Cuando volvió a Europa, después de su fallida estancia americana, ya en los años 80, era una drogadicta dependiente, amén de alcohólica. Sus posteriores amores sólo le supusieron más problemas, cuando convivió con un escritor que murió de cáncer, y con un radiofonista que le sacó todo el dinero que pudo, sacando de la cuenta bancaria de Sylvia cuantos dólares le quedaban. Poco a poco, lo ganado con la saga de Emmanuelle se le iba evaporando en tanto ella también se deslizaba por un peligroso tobogán de vicios y estragos en su maltrecha salud. Si ya con diez años era una empedernida fumadora y superó un cáncer de garganta, en 2012 volvió a sufrir idéntico mal, agravado asimismo por un ataque cerebro vascular. La verdad es que los últimos años de la otrora triunfadora Sylvia Kristel fueron devastadores. Por ejemplo, mientras buscaba dinero como una posesa para financiarse su dosis diaria de cocaína, ya había tenido que desprenderse de una casa en Holanda, de un apartamento en Saint-Tropez, de un espectacular "Cadillac" blanco… Sobrevivía gracias a sus apariciones en televisión, donde iba desgranando sus miserias. Un día, quien le llevaba las cuentas, le advirtió muy seriamente que estaba arruinada.

Una de sus dramáticas confesiones, después de haber intentado cambiar de género y rodar a las órdenes del celebrado Claude Chabrol, fue ésta: "El público me sigue prefiriendo desnuda, cuando he intentado rodar películas estando vestida".
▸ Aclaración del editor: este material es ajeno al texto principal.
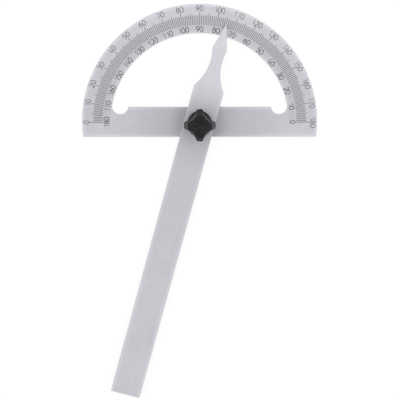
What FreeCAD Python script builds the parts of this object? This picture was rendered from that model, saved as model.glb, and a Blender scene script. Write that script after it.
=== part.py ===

Sin duda Sylvia Kristel pasa a formar parte de esa historia de juguetes rotos, de personajes malditos que conocieron la popularidad, el dinero, incluso el amor en sus muy diversas manifestaciones, para al final acabar desahuciados, moral y económicamente, dominados por las drogas, como guiñapos. Cuando murió de un cáncer de esófago y un cáncer de pulmón, el 18 de octubre de 2012, su físico, ése por el que tantos hombres habían suspirado, ya era una caricatura del que luciera en Emmanuelle. Las huellas de la cocaína se reflejaban en su rostro acartonado y hundido. Tenía sesenta años y había desperdiciado su fortuna, el éxito y lo que es peor, su vida. Culpa de sus excesos, aunque quisiera disculparse por aquellos difíciles años de su triste, torturada niñez y adolescencia.